(What the task requires)
The listing below is to be output in its exact form.
•••
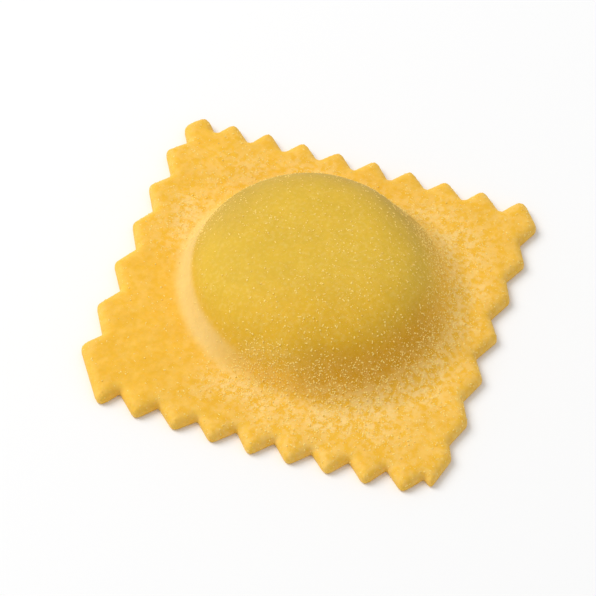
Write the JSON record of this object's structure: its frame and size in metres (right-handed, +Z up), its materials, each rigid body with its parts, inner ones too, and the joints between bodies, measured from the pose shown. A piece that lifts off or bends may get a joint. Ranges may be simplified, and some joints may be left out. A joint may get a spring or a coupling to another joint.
{
  "type": "ravioli",
  "caption": "Square egg-dough raviolo, uncooked: a round filled dome in a flat pressed rim cut into pointed teeth.",
  "frame": {"origin": "on the surface it rests on, under the middle of its bounding box", "axes": "+Z up, out of the filled dome; +Y towards the far toothed side; +X along the near and far sides, with the large slanted corner at -X -Y"},
  "size_m": [0.0503, 0.0504, 0.0104],
  "materials": {
    "egg_dough": "matt fresh dough, dusted with semolina"
  },
  "bodies": {
    "root": {"dough": "egg_dough"}
  },
  "joints": []
}
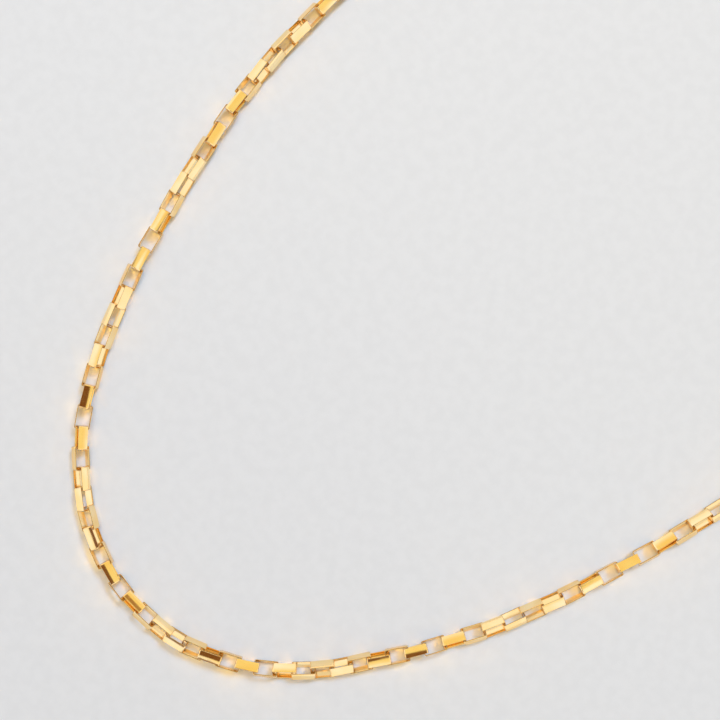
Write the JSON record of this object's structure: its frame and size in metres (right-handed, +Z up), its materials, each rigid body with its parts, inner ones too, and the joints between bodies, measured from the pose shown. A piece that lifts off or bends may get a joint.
•••
(Written response)
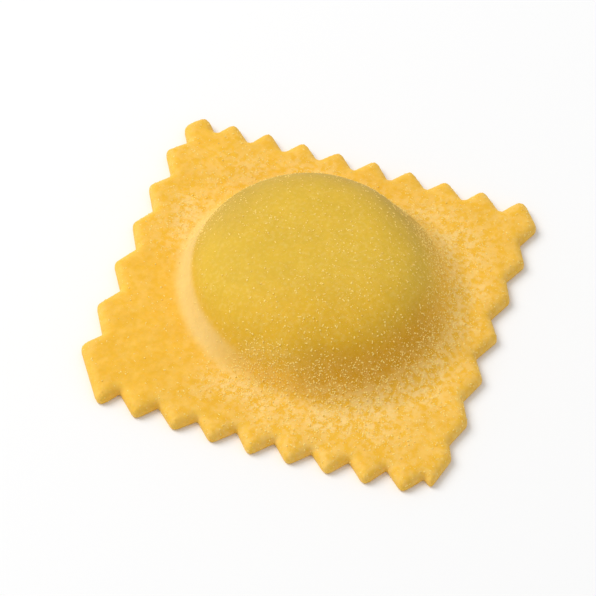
Write the JSON record of this object's structure: its frame and size in metres (right-handed, +Z up), its materials, each rigid body with its parts, inner ones too, and the joints between bodies, measured from the pose shown. A piece that lifts off or bends may get a joint. Ranges may be simplified, and some joints may be left out. A joint may get a spring or a coupling to another joint.
{
  "type": "ravioli",
  "caption": "Square egg-dough raviolo, uncooked: a round filled dome in a flat pressed rim cut into pointed teeth.",
  "frame": {"origin": "on the surface it rests on, under the middle of its bounding box", "axes": "+Z up, out of the filled dome; +Y towards the far toothed side; +X along the near and far sides, with the large slanted corner at -X -Y"},
  "size_m": [0.0503, 0.0504, 0.0104],
  "materials": {
    "egg_dough": "matt fresh dough, dusted with semolina"
  },
  "bodies": {
    "root": {"dough": "egg_dough"}
  },
  "joints": []
}
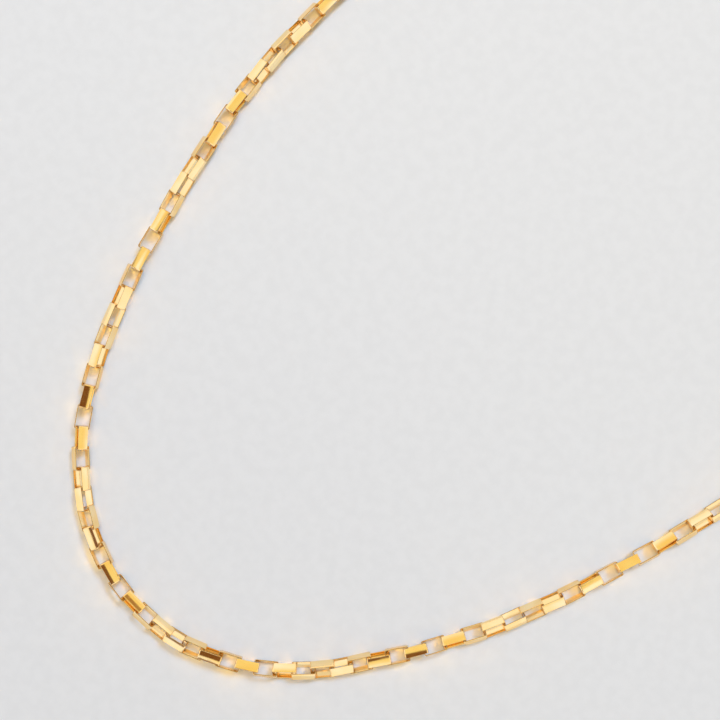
Write the JSON record of this object's structure: its frame and size in metres (right-handed, +Z up), its materials, each rigid body with its parts, inner ones too, and the joints between bodies, measured from the pose shown. A piece that lifts off or bends may get a joint.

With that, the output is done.